Bruch Romanze in F major, Op. 85

Max Christian Friedrich Bruch was born at Cologne, Germany on 6 January 1838 and died in Friedenau, Berlin Germany on 2 October 1920.  The F-major Romanze for viola and orchestra, op. 85, belongs to a group of works composed between 1909 and 1911 for specific performers who were close to Bruch in various ways.  Other works written during this period featuring a prominent viola part include the Eight Pieces for clarinet, viola and piano, op. 83, and the Double Concerto for clarinet, viola and orchestra, op. 88.   The dedicatee of the Romanze was the French violist Maurice Vieux (1884-1951), who also gave the public premier the work.  The Romanze had its first hearing, however, on 25 April 1911 in a private concert given by Bruch’s conducting student Leo Schrattenholtz and his orchestral society with Willy Hess (a violinist/violist who was the dedicatee of Bruch’s Concert Piece for violin, op. 84) playing the solo viola part.  This piece was first published in 1911 by B. Schott’s Söhne, Mainz, in full score, as orchestral material, in a reduction for viola and piano prepared by the composer himself, and in Bruch’s own arrangement for violin and piano.  The score calls for solo viola, one flute, one oboe, two clarinets, two bassoons, three horns, two trumpets, timpani and strings.  This evening’s performance employs Bruch’s own piano reduction.  

Like his contemporary Johannes Brahms, Bruch belonged to a school of composition that looked to expand genres established by Haydn, Mozart and Beethoven such as the concerto (for example his very famous Concerto No. 1 in G minor for violin and orchestra, op. 26) , symphony, and the instrumental romance.  The origin of the instrumental romance can be found in vocal ballads expressing extravagant and sentimental tales, and the genre found much popularity in the violin and cello schools of the 19th century.  Beethoven wrote two Romanzen for solo violin and orchestra which, according to Grove Music Online, serve as “models of the balance between lyricism and virtuosic display that can be found in later works,” including Bruch’s op. 85 Romanze.  
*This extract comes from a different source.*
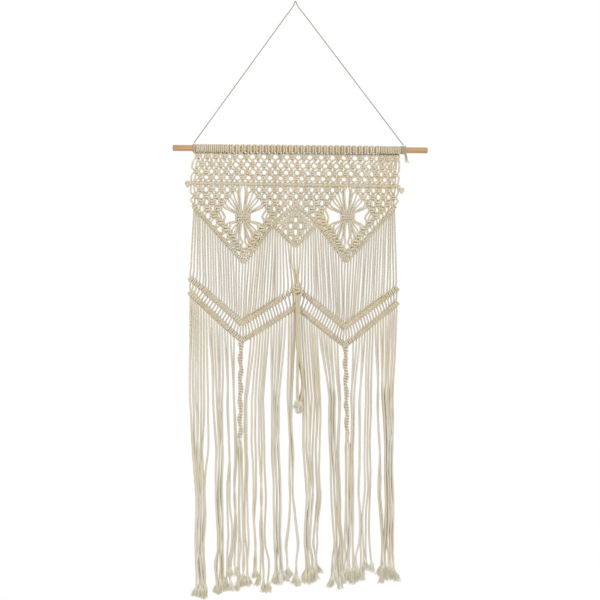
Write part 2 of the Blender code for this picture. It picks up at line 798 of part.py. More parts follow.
def make_tassel():
    """Strands from the tip of the small V, gathered in front of the zigzag's middle."""
    head_x, head_y, head_z = TASSEL_HEAD
    head_section = cross_section("tassel_head_section", knot_outline(TASSEL_HEAD_HEIGHT, KNOT_DEPTH))
    left = (head_x - TASSEL_HEAD_WIDTH / 2, head_y, head_z)
    right = (head_x + TASSEL_HEAD_WIDTH / 2, head_y, head_z)
    head_route = ([left, TASSEL_HEAD, right], [TASSEL_HEAD_END, 1.0, TASSEL_HEAD_END], None)
    head = carried_along("tassel_head", head_section, [head_route], HANGING_PARTS)
    into = TASSEL_HEAD_HEIGHT / 4
    routes = []
    for column in range(TASSEL_COLUMNS):
        top_x = strand_at_border(TASSEL_TOP_STRANDS[column])
        foot_x = head_x + (column - (TASSEL_COLUMNS - 1) / 2) * TASSEL_PITCH
        top_z = TASSEL_TOP_Z + TASSEL_TOP_SLOPE * abs(top_x)
        routes.append(strand([(foot_x, head_y, head_z + into), (top_x, TASSEL_TOP_Y, top_z)]))
    hanging = []
    for column in range(TASSEL_COLUMNS):
        offset = (column - (TASSEL_COLUMNS - 1) / 2) * TASSEL_PITCH
        for layer in (-1, 1):
            y = head_y + layer * TASSEL_PITCH * 0.45
            top = (head_x + offset, y, head_z - into)
            foot = (head_x + offset * TASSEL_FLARE, y, TASSEL_END_Z[column] - 0.002 * (1 + layer))
            hanging.append(strand([top, foot]))
    section = cross_section("tassel_section", regular(TASSEL_STRAND_WIDTH / math.sqrt(3), 3))
    join_into(head, "centre_tassel", COTTON, [
        carried_along("tassel_top_strands", section, routes),
        carried_along("tassel_strands", section, hanging),
    ])


make_rod()
make_ties()
make_hanging_cord()
make_panel()
make_fringe()
make_tassel()
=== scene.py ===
"""A macrame wall hanging: cotton cord knotted onto a wooden rod, which a thinner cord carries.

The cotton strands are laid out one by one, 0 to 79 from the left, in the order a maker works
them: lark's heads on the rod, a net of square knots, hitches along the level bar, two gathered
medallions, hitches along the slanted border and the zigzag lines, and loose ends that gather
into locks. Each strand is a path of points, and geometry nodes turn the paths into three-ply
cord. +X runs along the rod, the front faces -Y, +Z is up, and every length is in metres.
"""
import math
import random

import bpy
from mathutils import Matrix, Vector


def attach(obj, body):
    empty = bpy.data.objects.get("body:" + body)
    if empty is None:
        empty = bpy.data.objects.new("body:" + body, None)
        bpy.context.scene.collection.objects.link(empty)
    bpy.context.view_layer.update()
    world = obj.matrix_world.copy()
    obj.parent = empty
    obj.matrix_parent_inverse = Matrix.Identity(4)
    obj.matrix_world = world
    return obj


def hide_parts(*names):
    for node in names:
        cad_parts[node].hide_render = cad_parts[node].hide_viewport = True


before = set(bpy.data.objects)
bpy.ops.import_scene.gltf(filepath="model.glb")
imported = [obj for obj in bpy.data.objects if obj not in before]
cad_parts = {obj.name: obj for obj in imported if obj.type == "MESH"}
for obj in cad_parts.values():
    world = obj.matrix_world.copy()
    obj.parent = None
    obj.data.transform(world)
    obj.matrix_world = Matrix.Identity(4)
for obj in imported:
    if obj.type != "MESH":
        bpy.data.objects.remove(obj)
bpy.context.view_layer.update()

# -------- sizes

# The rod and the thin cord that carries it
ROD_LENGTH = 0.610
ROD_RADIUS = 0.007
ROD_LEFT_END = -0.289
ROD_AXIS_Z = -0.340
ROD_GAP = 0.0003  # between the rod and the turns on it
THIN_RADIUS = 0.0015
THIN_BEND = 0.008  # how much of each leg bends over the hook
THIN_PEAK = 0.0035  # how far the bend rounds off the tip
THIN_LAY = 0.011
THIN_GROOVE = 0.78
THIN_TURN = ROD_RADIUS + ROD_GAP + THIN_RADIUS
TIES = (
    # name, first turn x, last turn x, turns
    ("cord_tie_left", -0.2440, -0.2376, 2),
    ("cord_tie_right", 0.2546, 0.2706, 5),
)
STEPS_A_TURN = 14
TIE_ENDS = (
    # aside, how far the free end hangs below the rod
    (-0.0022, 0.019),
    (0.0000, 0.0215),
    (0.0026, 0.0205),
)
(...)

The delineation of lyric and virtuosic writing can be seen quite clearly in the classic ABA ternary structure that Bruch employs in this work.  After a brief two-bar orchestral introduction the solo viola enters with a lyrical theme reminiscent of his Scottish Fantasy, op. 46, for violin and orchestra.  Bruch loved to use folk melodies as source material for his compositions, and the character of the first A-section is indeed folk-like, especially the second theme which is stated in double-stops by the solo viola.  The B-section begins with the orchestra playing the theme initially stated by the solo line at the beginning of the piece.  The solo viola, meanwhile,  plays an obligato line above which foreshadows the virtuosic passagework at the heart of the dramatic B-section.  The stormy arpeggios and tremolando gradually give way to the lyrical sunlight of the second A-section.